Amnesty Plan Expected in the Healthy SF Scandal

The fall out continues surrounding the Healthy SF surcharge scandal amid new allegations that more than 50 San Francisco restaurants owners have been identified for improper use of the surcharge fees passed onto diners to cover the cost of city-mandated healthcare. According The San Francisco Chronicle, District Attorney Dennis Herrera is set to announce later today an amnesty program requiring restaurateurs and other business owners to pay back a portion of the money to their employees. So far, only one restaurant has been singled out by name in the case and it has already agreed to a settlement to pay back past and current employees for denied healthcare expenses. We’re curious to see if part of the amnesty program will ensure the anonymity of the other businesses charged in the case.

What do you think? Do you think the dining public should be told which restaurants have been caught improperly pocketing the funds? Would it affect your decision to dine there in the future? Tell us what you think in the comments.


  1. Healthy SF was problematic from its inception. I would have been fine paying increased prices if that's what the restaurant felt it needed, but the tacked-on charge always stuck in my craw. Now, to find out that they have been collecting money and not even using it for employee health benefits?? If I were more surprised I would be outraged.

    Of course I want the names of restaurants which have been stealing from its customers as well as its employees, and I will not dine there again until they have corrected the problem and paid penance.

    However, I also want a better written Healthy SF policy. Having restaurants collect an arbitrary amount of money and then expecting them to fairly and correctly use all of it to somehow provide health benefits is unrealistic at best and has always been an invitation to abuse the ability to surcharge customers.
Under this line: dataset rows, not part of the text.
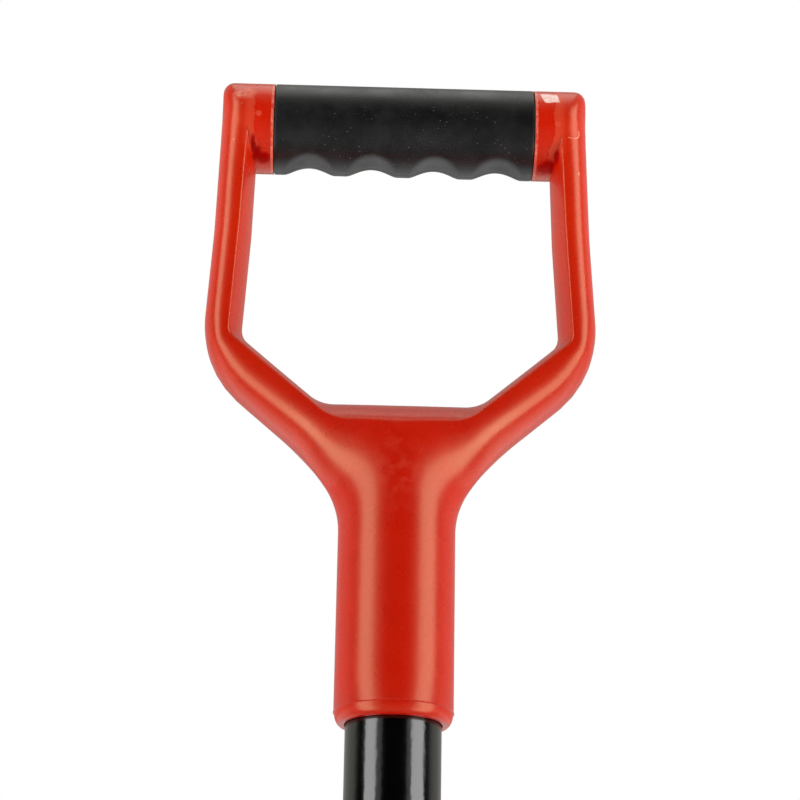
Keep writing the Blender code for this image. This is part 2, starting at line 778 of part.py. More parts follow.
def sheet_half_width(z):
    """Developed half width of the sheet: it widens as it closes round the tube."""
    flank_end = (SOCKET_NECK_RADIUS + FROG_FLANK_RADIUS) * frog_angle(BLADE_LENGTH)
    closed = math.pi * socket_radius(z) - SEAM_WIDTH / 2
    widening = smooth((z - BLADE_LENGTH - NECK_HOLD) / (SOCKET_CLOSING - NECK_HOLD))
    width = mix(flank_end + NECK_MARGIN, closed, widening)
    below_fillet = max(BLADE_LENGTH + NECK_FILLET - z, 0.0)
    return width + NECK_FILLET - math.sqrt(NECK_FILLET**2 - min(below_fillet, NECK_FILLET) ** 2)


def sheet_section(z, distances):
    """Points (x, y) at developed distances from the centre line, for one height."""
    steps = int(math.ceil(distances[-1] / SECTION_STEP))
    x, y, walked = 0.0, 0.0, 0.0
    found = []
    pending = list(distances)
    step = distances[-1] / steps
    for _ in range(steps + 1):
        while pending and pending[0] <= walked + 1e-9:
            found.append((x, y))
            pending.pop(0)
        angle = sheet_angle(walked + step / 2, z)
        x += math.cos(angle) * step
        y += math.sin(angle) * step
        walked += step
    return found


def tip_height(x, half_width):
    """The cutting edge: gently bowed, with rounded corners."""
    rise = EDGE_RISE * (x / half_width) ** 2
    past = x - (half_width - TIP_CORNER_RADIUS)
    if past > 0:
        rise += TIP_CORNER_RADIUS - math.sqrt(max(TIP_CORNER_RADIUS**2 - past**2, 0.0))
    return rise


def blade_half_width(z):
    return mix(BLADE_TIP_WIDTH, BLADE_TOP_WIDTH, min(z / BLADE_LENGTH, 1.0)) / 2


def build_blade(finish):
    tip_half = blade_half_width(0.0)
    rolled = sheet_half_width(BLADE_LENGTH)
    inner_shares = [k / ROLLED_COLUMNS for k in range(ROLLED_COLUMNS + 1)]
    wing_shares = [1 - (1 - k / WING_COLUMNS) ** WING_COLUMN_EASE for k in range(1, WING_COLUMNS + 1)]
    # The right half of the tip, where the sheet is flat, gives each column its foot.
    foot = [share * rolled for share in inner_shares]
    foot += [mix(rolled, tip_half, share) for share in wing_shares]
    rows = []
    for i in range(BLADE_ROWS + 1):
        row = []
        for index, across in enumerate(foot):
            base = tip_height(across, tip_half)
            if i == 1:
                z = base + EDGE_BEVEL
            elif i == 0:
                z = base
            else:
                z = mix(base + EDGE_BEVEL, BLADE_LENGTH, (i - 1) / (BLADE_ROWS - 1))
            row.append((index, z))
        rows.append([blade_point(index, z, inner_shares, wing_shares) for index, z in row])
    # Rows of the neck's fillet, then of the closing sheet, then of the closed socket
    rises = [NECK_FILLET * share for share in NECK_ROW_SHARES]
    rises += [mix(NECK_FILLET, SOCKET_CLOSING, (k + 1) / CLOSING_ROWS) for k in range(CLOSING_ROWS)]
    rises += [mix(SOCKET_CLOSING, SOCKET_LENGTH, (k + 1) / SOCKET_ROWS) for k in range(SOCKET_ROWS)]
    for rise in rises:
        z = BLADE_LENGTH + rise
        rows.append([
            blade_point(index, z, inner_shares, wing_shares) for index in range(ROLLED_COLUMNS + 1)
        ])
    bm = bmesh.new()
    for side in (1, -1):
        grid = [[bm.verts.new((side * x, y, z)) for x, y, z in row] for row in rows]
        for lower, upper in zip(grid, grid[1:]):
            for j in range(min(len(lower), len(upper)) - 1):
                corners = (lower[j], lower[j + 1], upper[j + 1], upper[j])
                bm.faces.new(corners if side > 0 else tuple(reversed(corners)))
    weld_points(bm)
    bmesh.ops.recalc_face_normals(bm, faces=bm.faces)
    blade = make_object("blade", bm, finish)
    group = blade.vertex_groups.new(name="thickness")
    for vertex in blade.data.vertices:
        x, y, z = vertex.co
        above = z - tip_height(min(abs(x), tip_half), tip_half)
        thin = EDGE_THICKNESS / BLADE_THICKNESS
        weight = thin if above < EDGE_BEVEL / 2 and z < BLADE_LENGTH / 4 else 1.0
        group.add([vertex.index], weight, "REPLACE")
    shell = blade.modifiers.new("sheet", "SOLIDIFY")
    shell.thickness = BLADE_THICKNESS
    shell.offset = 0.0
    shell.use_even_offset = True
    shell.vertex_group = group.name
    shell.thickness_vertex_group = 0.0
    return blade


def blade_point(index, z, inner_shares, wing_shares):
    """A point of the sheet's middle surface: rolled columns first, then the wing's."""
    rolled = sheet_half_width(max(z, BLADE_LENGTH))
    distances = [share * rolled for share in inner_shares]
    section = sheet_section(z, distances)
    if z >= BLADE_LENGTH:
        front_y = -socket_radius(z)
    else:
        reach = SOCKET_NECK_RADIUS + FROG_FLANK_RADIUS
        front_y = wing_y(0.0, z) - reach * (1 - math.cos(frog_angle(z)))
    root_x = section[-1][0]
    if index < len(inner_shares):
        x, y = section[index]
        y += front_y
        dish = wing_y(x, z) - wing_y(0.0, z)
        if z < BLADE_LENGTH:
            y += dish
        else:
            y += dish * (1 - closing_share(z))
        return x, y, z
    share = wing_shares[index - len(inner_shares)]
    x = mix(root_x, blade_half_width(z), share)
    return x, wing_y(x, z), z


# Rivets and screw

def domed_pin(name, diameter, head_diameter, head_height, length, finish, tail=False):
    """A pin along Z from its head's seat at Z = 0 down, with a domed head and a formed tail."""
    radius, head = diameter / 2, head_diameter / 2
    profile = [(0.0, head_height)]
    rim = head_height / 4
    steps = PIN_DOME_STEPS
    for k in range(1, steps + 1):
        angle = math.pi / 2 * k / steps
        profile.append((head * math.sin(angle), rim + (head_height - rim) * math.cos(angle)))
    profile += [(head, 0.0), (radius, 0.0)]
    if tail:
        low = -length
        profile += [(radius, low), (head, low)]
        for k in range(steps, 0, -1):
            angle = math.pi / 2 * k / steps
            drop = rim + (head_height - rim) * math.cos(angle)
            profile.append((head * math.sin(angle), low - drop))
        profile.append((0.0, low - head_height))
    else:
        profile += [(radius, SCREW_POINT_LENGTH - length), (SCREW_POINT_RADIUS, -length), (0.0, -length)]
    return turned(name, profile, PIN_SIDES, finish)


def build_rivets(finish, blade, tube):
    """Two rivets across the socket, along X, and the holes that they fill."""
    seat = SOCKET_OUTER_RADIUS + SEAT_GAP
    hole = RIVET_DIAMETER / 2 + SEAT_GAP
    reach = 2 * SOCKET_OUTER_RADIUS
    for name, drop in (("upper", UPPER_RIVET_DROP), ("lower", UPPER_RIVET_DROP + RIVET_SPACING)):
        height = SOCKET_TOP_Z - drop
        place = Matrix.Translation((0, 0, height)) @ Matrix.Rotation(math.pi / 2, 4, "Y")
        tool = cutter(
            name + "_rivet_hole", [(0, -reach), (hole, -reach), (hole, reach), (0, reach)],
            PIN_SIDES, place,
        )
        cut(blade, tool)
        cut(tube, tool)
        rivet = domed_pin(
            name + "_socket_rivet", RIVET_DIAMETER, RIVET_HEAD_DIAMETER, RIVET_HEAD_HEIGHT,
            2 * seat, finish, tail=True,
        )
        rivet.matrix_world = place @ Matrix.Translation((0, 0, seat))


def build_screw(finish, yoke, tube):
    """A pan head screw from behind, through the sleeve and the tube's wall."""
    height = SLEEVE_Z + SCREW_HEIGHT
    head_seat = SLEEVE_RADIUS - SCREW_SINK
    place = Matrix.Translation((0, 0, height)) @ Matrix.Rotation(-math.pi / 2, 4, "X")
    hole = SCREW_DIAMETER / 2 + SEAT_GAP
    recess = SCREW_HEAD_DIAMETER / 2 + SEAT_GAP
    inside = TUBE_RADIUS - TUBE_WALL - SCREW_REACH
    outside = SLEEVE_RADIUS + SCREW_HEAD_HEIGHT
    tool = cutter(
        "screw_hole",
        [
            (0, inside), (hole, inside), (hole, head_seat),
            (recess, head_seat), (recess, outside), (0, outside),
        ],
        PIN_SIDES, place,
    )
    cut(yoke, tool)
    cut(tube, tool)
    screw = domed_pin(
        "yoke_screw", SCREW_DIAMETER, SCREW_HEAD_DIAMETER, SCREW_HEAD_HEIGHT,
        head_seat - (TUBE_RADIUS - TUBE_WALL - SCREW_REACH / 2), finish,
    )
    screw.matrix_world = place @ Matrix.Translation((0, 0, head_seat + SEAT_GAP))


# Treads and welds

def tread_start():
    """Where a tread begins, clear of the sheet that turns up into the socket."""
    neck = sheet_section(BLADE_LENGTH, [sheet_half_width(BLADE_LENGTH)])[0][0]
    return max(neck + 2 * BLADE_THICKNESS, BLADE_TOP_WIDTH / 2 - TREAD_LENGTH)


def build_tread(name, side, finish):
    start, end = tread_start(), BLADE_TOP_WIDTH / 2
    centre_x = (start + end) / 2
    centre_y = wing_y(centre_x, BLADE_LENGTH)
    bm = bmesh.new()
    bmesh.ops.create_cube(bm, size=1.0)
    bmesh.ops.scale(bm, vec=(end - start, TREAD_DEPTH, TREAD_THICKNESS), verts=bm.verts)
    upright = [e for e in bm.edges if abs(e.verts[0].co.z - e.verts[1].co.z) > TREAD_THICKNESS / 2]
    bmesh.ops.bevel(
        bm, geom=upright, offset=TREAD_CORNER, offset_type="OFFSET", segments=TREAD_CORNER_STEPS,
        profile=0.5, affect="EDGES",
    )
    rims = []
    for edge in bm.edges:
        first, second = [vertex.co.z for vertex in edge.verts]
        if abs(first - second) < 1e-6 and abs(abs(first) - TREAD_THICKNESS / 2) < 1e-6:
            rims.append(edge)
    bmesh.ops.bevel(
        bm, geom=rims, offset=TREAD_EDGE_ROUND, offset_type="OFFSET", segments=TREAD_RIM_STEPS,
        profile=0.5, affect="EDGES",
    )
    bmesh.ops.recalc_face_normals(bm, faces=bm.faces)
    tread = make_object(name, bm, finish)
    tread.location = (side * centre_x, centre_y, BLADE_LENGTH + SEAT_GAP + TREAD_THICKNESS / 2)
    return tread


def weld_taper(share):
    """How full a bead is at a share of its length."""
    return math.sin(math.pi * mix(WELD_END_SHARE, 1 - WELD_END_SHARE, share)) ** WELD_END_EASE


def build_tread_weld(name, side, face, finish):
    """A fillet weld under a tread, along the front (-1) or the back (1) of the wing."""
    start = tread_start() + WELD_INSET
    end = BLADE_TOP_WIDTH / 2 - WELD_INSET - TREAD_CORNER
    ceiling = BLADE_LENGTH
    rings = []
    for k in range(WELD_STEPS + 1):
        share = k / WELD_STEPS
        x = mix(start, end, share)
        leg = WELD_LEG * weld_taper(share)
        root = wing_y(x, ceiling) + face * (BLADE_THICKNESS / 2 + SEAT_GAP)
        ring = [(side * x, root, ceiling)]
        for m in range(WELD_BELLY_STEPS + 1):
            angle = math.pi / 2 * m / WELD_BELLY_STEPS
            belly = mix(1.0, abs(math.cos(2 * angle)), WELD_HOLLOW)
            ring.append((
                side * x,
                root + face * leg * belly * math.cos(angle),
                ceiling - leg * belly * math.sin(angle),
            ))
        rings.append(ring)
    return lofted(name, rings, finish)


def build_seam_weld(finish):
    """A low bead along the socket's rear seam, from where the sheet has closed to its top."""
    start = TUBE_BOTTOM_Z + SEAM_WELD_START
    end = SOCKET_TOP_Z - SEAM_WELD_END
    under = SOCKET_OUTER_RADIUS + SEAT_GAP
    half_angle = SEAM_WELD_WIDTH / 2 / under
    rings = []
    for k in range(SEAM_WELD_STEPS + 1):
        share = k / SEAM_WELD_STEPS
        crown = SEAM_WELD_HEIGHT * weld_taper(share)
        z = mix(start, end, share)
        ring = []
        for m in range(SEAM_WELD_ACROSS + 1):
            angle = mix(-half_angle, half_angle, m / SEAM_WELD_ACROSS)
            rise = crown * math.cos(math.pi / 2 * angle / half_angle)
            radius = under + SEAM_WELD_RIM + rise
            ring.append((radius * math.sin(angle), radius * math.cos(angle), z))
        for m in range(SEAM_WELD_ACROSS, -1, -1):
            angle = mix(-half_angle, half_angle, m / SEAM_WELD_ACROSS)
            ring.append((under * math.sin(angle), under * math.cos(angle), z))
        rings.append(ring)
    return lofted("socket_seam_weld", rings, finish)


def main():
    clear_scene()
    red_plastic = material("red handle plastic", (0.66, 0.021, 0.004), 0.38)
    black_rubber = material("black grip rubber", (0.012, 0.012, 0.013), 0.62)
    black_paint = material("black shaft coating", (0.006, 0.006, 0.006), 0.30)
    blade_paint = material("black blade coating", (0.010, 0.010, 0.011), 0.42)
    zinc = material("zinc plated steel", (0.52, 0.53, 0.55), 0.32, 1.0)
    weld_paint = material("coated weld", (0.009, 0.009, 0.010), 0.48)

    yoke = build_yoke(red_plastic)
    build_grip(black_rubber)
    tube = build_tube(black_paint)
    blade = build_blade(blade_paint)
    build_rivets(blade_paint, blade, tube)
    build_screw(zinc, yoke, tube)
    for side, word in ((-1, "left"), (1, "right")):
        build_tread(word + "_tread", side, blade_paint)
        build_tread_weld(word + "_tread_front_weld", side, -1, weld_paint)
        build_tread_weld(word + "_tread_rear_weld", side, 1, weld_paint)
    build_seam_weld(weld_paint)


main()
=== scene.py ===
import json
import math
from types import SimpleNamespace

import bmesh
import bpy
from mathutils import Matrix, Vector

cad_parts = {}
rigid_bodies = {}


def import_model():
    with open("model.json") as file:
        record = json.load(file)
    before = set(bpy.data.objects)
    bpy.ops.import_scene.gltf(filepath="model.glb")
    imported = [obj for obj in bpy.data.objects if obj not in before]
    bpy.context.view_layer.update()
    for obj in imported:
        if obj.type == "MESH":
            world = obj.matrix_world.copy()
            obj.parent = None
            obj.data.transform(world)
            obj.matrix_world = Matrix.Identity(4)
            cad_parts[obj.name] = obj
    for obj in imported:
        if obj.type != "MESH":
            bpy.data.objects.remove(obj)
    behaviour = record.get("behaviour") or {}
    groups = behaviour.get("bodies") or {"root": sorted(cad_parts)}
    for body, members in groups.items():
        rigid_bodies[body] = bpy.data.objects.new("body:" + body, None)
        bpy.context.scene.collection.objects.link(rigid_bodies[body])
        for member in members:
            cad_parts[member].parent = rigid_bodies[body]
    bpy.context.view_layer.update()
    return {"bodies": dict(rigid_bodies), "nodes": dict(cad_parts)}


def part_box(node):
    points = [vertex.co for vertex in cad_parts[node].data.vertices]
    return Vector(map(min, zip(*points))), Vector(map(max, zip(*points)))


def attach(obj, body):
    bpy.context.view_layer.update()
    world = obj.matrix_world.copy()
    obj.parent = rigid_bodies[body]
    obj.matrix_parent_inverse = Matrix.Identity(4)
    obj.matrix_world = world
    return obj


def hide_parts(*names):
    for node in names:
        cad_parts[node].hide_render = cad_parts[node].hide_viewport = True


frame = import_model()
scene = bpy.context.scene
print("stage: frame loaded,", len(frame["nodes"]), "solids")

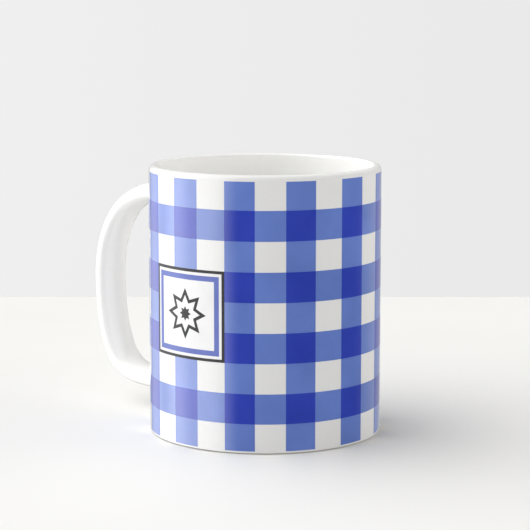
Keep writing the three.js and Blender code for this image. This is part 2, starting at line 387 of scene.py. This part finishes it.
def centreline_height(out, upper):
    """Height of the strap's centreline where it is `out` from its hidden root."""
    share = min(1, out / (HANDLE_REACH + STRAP_OVERLAP))
    squareness = UPPER_SQUARENESS if upper else LOWER_SQUARENESS
    rest = math.sqrt(max(0, 1 - share**squareness))
    end = HANDLE_TOP if upper else HANDLE_BOTTOM
    return HANDLE_TIP + (end - HANDLE_TIP) * rest


def strap_rows(count):
    """Evenly spaced (radius, height) points of the strap's centreline between the fillets."""
    samples = 6000
    reach = HANDLE_REACH + STRAP_OVERLAP
    points = []
    for i in range(samples + 1):
        angle = math.pi * (0.5 - i / samples)
        upper = angle >= 0
        power = 2 / (UPPER_SQUARENESS if upper else LOWER_SQUARENESS)
        end = HANDLE_TOP if upper else HANDLE_BOTTOM
        out = reach * abs(math.cos(angle)) ** power
        if out >= STRAP_OVERLAP + FILLET_LENGTH:
            height = HANDLE_TIP + (end - HANDLE_TIP) * abs(math.sin(angle))
            points.append(Vector((RADIUS - STRAP_OVERLAP + out, height)))
    lengths = [0]
    for a, b in zip(points, points[1:]):
        lengths.append(lengths[-1] + (b - a).length)
    rows = []
    k = 0
    for i in range(count + 1):
        goal = lengths[-1] * i / count
        while k < len(points) - 2 and lengths[k + 1] < goal:
            k += 1
        share = (goal - lengths[k]) / (lengths[k + 1] - lengths[k])
        rows.append(points[k].lerp(points[k + 1], share))
    return rows


def strap_ring(point, along, flare):
    """One section of the strap, bent to the wall's curve near the cup."""
    normal = Vector((-along.y, along.x))
    off_wall = max(0, point.x - RADIUS)
    bend = max(0, 1 - off_wall / WALL_CURVE_REACH)
    ring = []
    for k in range(STRAP_SIDES):
        a = 2 * math.pi * k / STRAP_SIDES
        thick = (STRAP_THICKNESS + flare) * math.cos(a)
        wide = (STRAP_WIDTH + flare) * math.sin(a)
        place = point + normal * thick
        sag = place.x - math.sqrt(max(0, place.x**2 - wide**2))
        ring.append((AXIS_X - (place.x - bend * sag), wide, place.y))
    return ring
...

    What I don't understand is how the restaurant industry is the only one that gets the public to subsidize the wages and benefits of its employees through tips and surcharges.

  2. The SF Civil Grand Jury was the first to report this widespread consumer fraud. Their report called for the Board of Supervisors to ban the practice of adding surcharges. Build the cost of employee benefits into the menu price like other companies do.